While I was working during the late 1970s with Tegal Corporation to develop plasma etching and deposition chemistries, the buzz was all about integrated citcuits made with micron (1 millionth or 0.000001 Meter) and sub-micron line widths. The Samsung device is now utilizing 60nM (60 nanometer or billionths of a meter) for its line widths. Thats 0.000000060 of a meter wide. By comparison a human hair ranges from 0.000180 to 0.000018 of a meter in diameter (18 to 180 microns).

During the mid-1980s I worked at Intel performing yield analysis for their stupendous 256K C-MOS DRAM. The largest of its kind at that time, it represented a huge leap ahead (despite other larger memory chips), due to C-MOS's low power consumption. This important property increased battery lifetimes then, as now, a major limiting factor in overall performance. To give an understanding of how small the memory cells were in the 256K DRAM chip, we had to switch over to an ultralow contaminant molding compound for encapsulating the chips because it was found that stray radioactive boron in the plastic's glass reinforcing fibers were emitting alpha particles which carried enough charge to flip the individual memory bit cells and create soft errors in the stored data.

Much as the hard drive's technological demise has been predicted over and over again, so has that of silicon technology. Especially the fabrication method known as photolithography. It is identical to the process whereby the copper layer of printed circuit boards is patterned using a photo-sensitive resist, only the scale is incredibly smaller. During the micron line width days of silicon, ordinary light was used to expose the photoresists employed in photolithography. As the linewidths increasingly approached the actual wavelength of light, scattering and reflectance notching all begin to interfere with accurate replication of the masking image being projected onto the wafer.

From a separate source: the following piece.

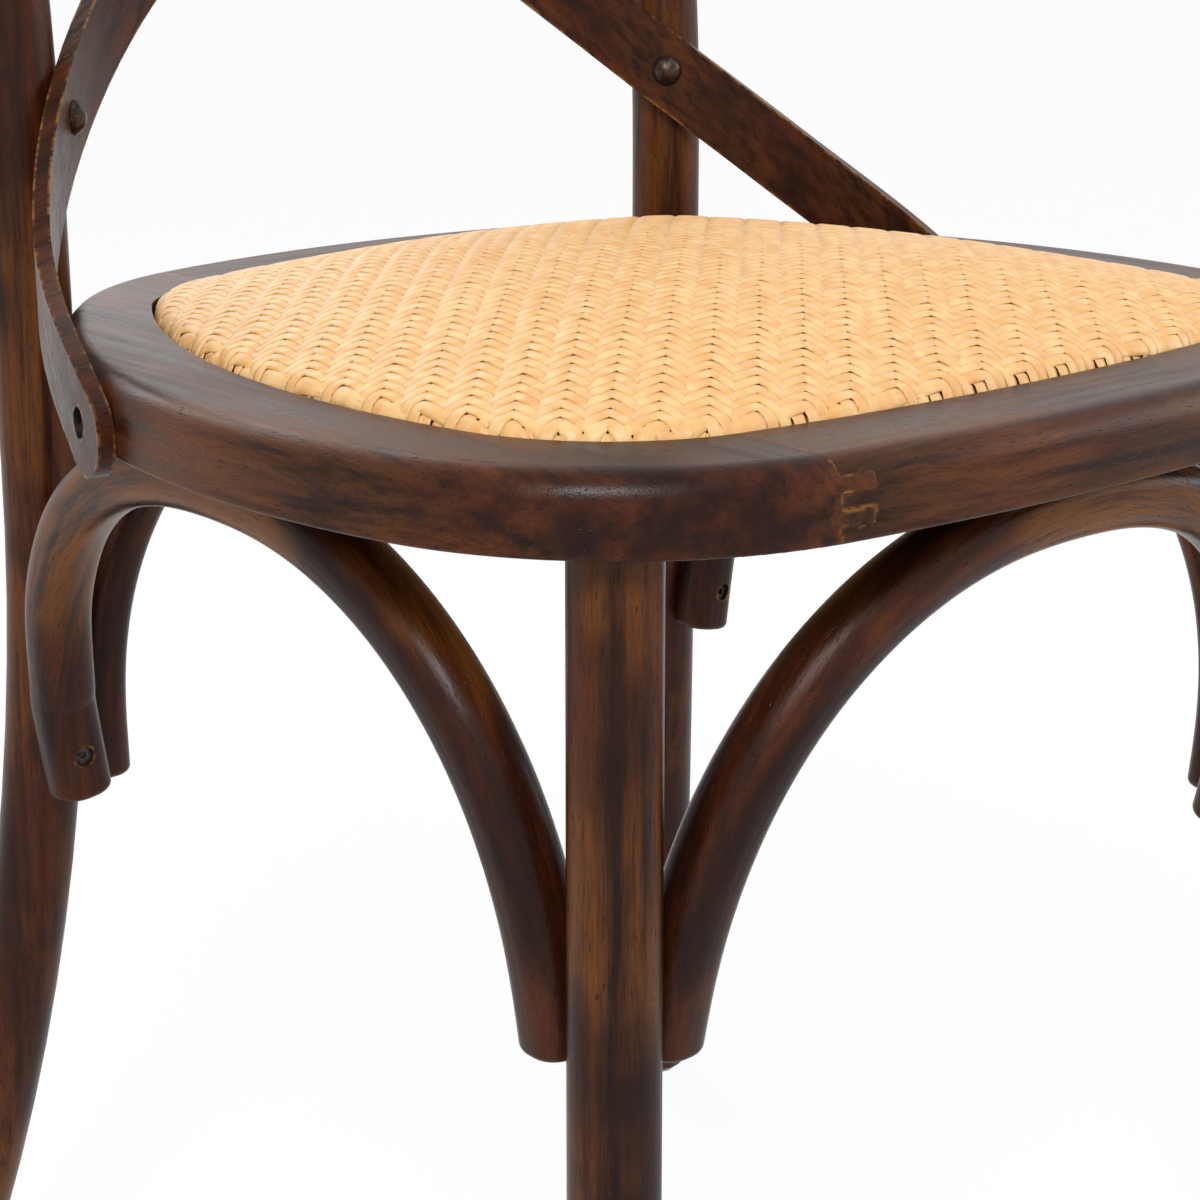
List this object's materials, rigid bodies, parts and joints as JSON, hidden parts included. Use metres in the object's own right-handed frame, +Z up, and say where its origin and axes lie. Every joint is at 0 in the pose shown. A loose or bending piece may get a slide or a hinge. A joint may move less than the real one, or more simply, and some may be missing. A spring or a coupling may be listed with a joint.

New approaches using E-Beam (electron beam) and other ultra-narrow beam technologies were developed to circumvent this issue. Remarkably enough, just like the disk drive, which continues to amaze everyone with its longevity, so has photolithography been given new life through the use of Deep UV (Ultra Violet) illumination for developing the resist patterns. It is most likely what Samsung is using to fabricate these little wonders and I am obliged to congratulate them for this achievement. I still have to wonder if they are depositing tungsten conductor layers for this chip using the CVD reactors I used to work on for one of their OEM suppliers.